I read both Bodie and Hull before, and Bodie is definitely less quantitative than Hull. On the other hand, Bodie covers stuff about fundamental analysis and Hull barely touches on this topic.

Is "fundamental analysis" covered by Bodie and not by Hull important to learn?
 
No, I mean that Hull's book doesn't contain as much mathematics as its many counterparts.
I am confused. Is Bodie's book among the "many counterparts" of Hull's book you are comparing here?
 
I am confused. Is Bodie's book among the "many counterparts" of Hull's book you are comparing here?

In counterparts I mean derivative books. McDonald I mentioned above, Wilmott as well. Bodie's book explains concepts in a good informative way and the theories presented there doesn't require deep complex mathematics.

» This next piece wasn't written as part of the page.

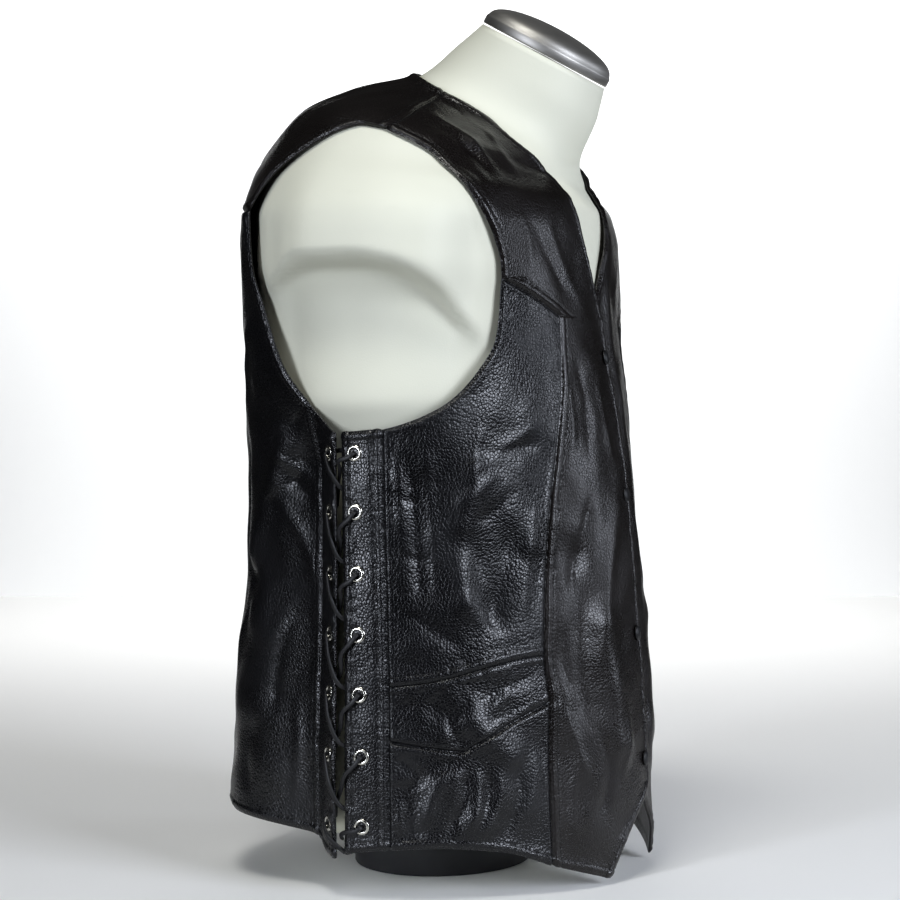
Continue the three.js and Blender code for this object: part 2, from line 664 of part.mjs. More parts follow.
for (const { name, side } of SIDES) {
  const lift = side > 0 ? () => 0 : underLap;
  const snapSpots = SNAP_HEIGHTS.map((height) => [0, height]);
  const main = panel(ruledPlaces(frontMainRows, 6, frontTurn), side, lift);
  add(`front_main_${name}`, punch(main, snapSpots, SNAP.hole, 1), 'leather');
  add(`side_front_upper_${name}`, panel(ruledPlaces(sideUpperRows, 6), side), 'leather');
  const welt = framedPlaces(PRINCESS_SEAM, STRIP_SEAM, mouthTable(6), POCKET_POINT_SEAM, 6, 2);
  add(`pocket_welt_${name}`, panel(welt, side), 'leather');
  const lower = framedPlaces(PRINCESS_SEAM, STRIP_SEAM, POCKET_POINT_SEAM, HEM, 7, 4);
  add(`side_front_lower_${name}`, panel(lower, side), 'leather');

  const frontStrip = framedPlaces(STRIP_SEAM, FRONT_LACE_EDGE, ARMHOLE_BELOW, HEM, 2, 8);
  const frontSpots = EYELETS.map(([height, frontAngle]) => [frontAngle, height]);
  add(`lace_strip_front_${name}`, punch(panel(frontStrip, side), frontSpots, EYELET.hole, side), 'leather');
  const backStrip = framedPlaces(BACK_LACE_EDGE, BACK_STRIP_SEAM, ARMHOLE_BELOW, HEM, 3, 14);
  const backSpots = EYELETS.map(([height, , backAngle]) => [backAngle, height]);
  add(`lace_strip_back_${name}`, punch(panel(backStrip, side), backSpots, EYELET.hole, side), 'leather');

  [['front', frontSpots], ['back', backSpots]].forEach(([edge, spots]) => {
    spots.forEach(([angle, height], i) => {
      const ring = add(`eyelet_${edge}_${name}_${i + 1}`, eyelet(), 'nickel');
      spotMatrix(angle, height, side).decompose(ring.position, ring.quaternion, ring.scale);
    });
  });
  add(`side_lace_${name}`, lace(side), 'lace');
}

SNAP_HEIGHTS.forEach((height, i) => {
  const button = add(`snap_${i + 1}`, snap(), 'enamel');
  spotMatrix(0, height, 1).decompose(button.position, button.quaternion, button.scale);
});

add('back_yoke', panel(backPlaces(BACK_YOKE_ROWS, 7, yokeTurn)), 'leather');
add('back_panel', panel(backPlaces(BACK_PANEL_ROWS, 7)), 'leather');

export default group;
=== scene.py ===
"""Looks of a side laced leather vest on a limbless dress form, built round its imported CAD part.

Lengths in the tables are in millimetres and angles in degrees, in the part's own frame: +Z up, the
vest's front towards -Y and the wearer's right side at -X. Meshes are in metres.
"""

import math

import bpy
import numpy as np
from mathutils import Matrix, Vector


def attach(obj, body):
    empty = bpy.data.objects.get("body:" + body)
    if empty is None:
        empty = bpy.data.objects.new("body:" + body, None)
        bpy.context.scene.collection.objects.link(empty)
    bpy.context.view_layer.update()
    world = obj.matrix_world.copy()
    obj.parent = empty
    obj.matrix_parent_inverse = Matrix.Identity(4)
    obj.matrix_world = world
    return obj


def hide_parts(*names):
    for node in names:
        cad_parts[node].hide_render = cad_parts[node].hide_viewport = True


bl_info = {
    "name": "Side Laced Leather Vest",
    "version": (1, 0, 0),
    "blender": (4, 5, 0),
    "location": "View3D > Sidebar > Vest",
    "description": "Builds a side laced leather vest on a dress form",
    "category": "Add Mesh",
}

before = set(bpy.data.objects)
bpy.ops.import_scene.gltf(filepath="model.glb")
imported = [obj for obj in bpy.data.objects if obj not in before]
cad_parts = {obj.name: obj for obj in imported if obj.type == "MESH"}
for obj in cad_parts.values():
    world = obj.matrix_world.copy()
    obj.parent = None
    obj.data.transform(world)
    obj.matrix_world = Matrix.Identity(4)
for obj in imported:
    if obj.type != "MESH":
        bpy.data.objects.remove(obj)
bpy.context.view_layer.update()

MM = 0.001
LEATHER = 2.0  # thickness of a panel
FRONT_LAP = 3.0  # angle by which each front passes the middle
LAP_AIR = 1.5  # air between the two lapped fronts
LAP_TURN = (5, 13)  # angles between which the left front rises from under the right one
NECK_TOP = 699.0
FORM_BOTTOM = 40.0
ARC = 3.3  # length of one degree round the body, about
BACK_RADIUS = 190  # mean radius of the back, for the spacing of its grid
# distance between the lines of a panel's grid away from its edges
GRID_STEP = {"front": 2.3, "pocket": 2.4, "strip": 2.0, "yoke": 3.05, "back": 3.2}
# the photo's view: degrees towards the front from the right side, metres, and millimetres of film
CAMERA = {"turn": 22, "distance": 1.8, "height": 0.358, "lens": 81.8, "sensor": 36}

# height, half width, middle y, front y, back y, front power, back power, slope
SECTIONS = np.array([
    [0, 190, 8, -180, 180, 1.75, 2.3, 0],
    [40, 192, 8, -180, 181, 1.75, 2.3, 0],
    [100, 194, 8, -178, 178, 1.75, 2.3, 0],
    [190, 193, 6, -172, 168, 1.78, 2.3, 0],
    [264, 193, 5, -166, 160, 1.8, 2.3, 0],
    [346, 195, 5, -158, 159, 1.9, 2.3, 0],
    [390, 196, 5, -151, 161, 2.05, 2.3, 0],
    [430, 196, 5, -144, 162, 2.2, 2.4, 0],
    [471, 200, 5, -138, 160, 2.35, 2.5, 0],
    [510, 208, 3, -136, 158, 2.35, 2.6, 0],
    [545, 208, 0, -134, 158, 2.35, 2.6, 0.03],
    [575, 198, -3, -130, 152, 2.25, 2.5, 0.08],
    [600, 180, -7, -121, 138, 2.1, 2.3, 0.17],
    [618, 164, -13, -116, 116, 2, 2.2, 0.27],
    [634, 130, -24, -116, 80, 2, 2, 0.38],
    [648, 84, -41, -120, 34, 2, 2, 0.5],
    [660, 70, -55, -126, 12, 2, 2, 0.54],
    [675, 63, -72, -132, -10, 2, 2, 0.56],
    [699, 60, -88, -139, -37, 2, 2, 0.577],
], float)

# Upright seams and edges of one side: height, angle
PRINCESS_SEAM = [
    [23.7, 37.6], [86.8, 38.6], [151, 38.7], [196.2, 40.3],
    [291.7, 38.4], [360.4, 34.8], [425.9, 31.2], [467.8, 30.7],
]
STRIP_SEAM = [[42, 80.4], [113, 80.6], [208, 81.7], [303, 82.6], [374, 82.8]]
FRONT_LACE_EDGE = [[38, 91.2], [90, 91], [187, 91.7], [226, 92.1], [318, 92.5], [372, 92.4]]
BACK_LACE_EDGE = [[30, 94.3], [111, 94.2], [207, 95.1], [302, 95.2], [372, 94.9]]
BACK_STRIP_SEAM = [[46, 103.2], [100, 103.5], [200, 104], [393, 103.8]]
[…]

As for Hull, I was comparing it with other derivatives books. Hull is mathematically less attractive than McDonald. However McDonald lacks Hull's deep down explanations of topics but is more sound from computational point of view pushing you to search in more advanced "stochastic books" if you want to really understand the mathematics presented there. For example Ito's Lemma, BS equation is a bit hard to understand in the first place by only reading the topics in one chapter. Seems like a just-for-purpose deployed mathematics.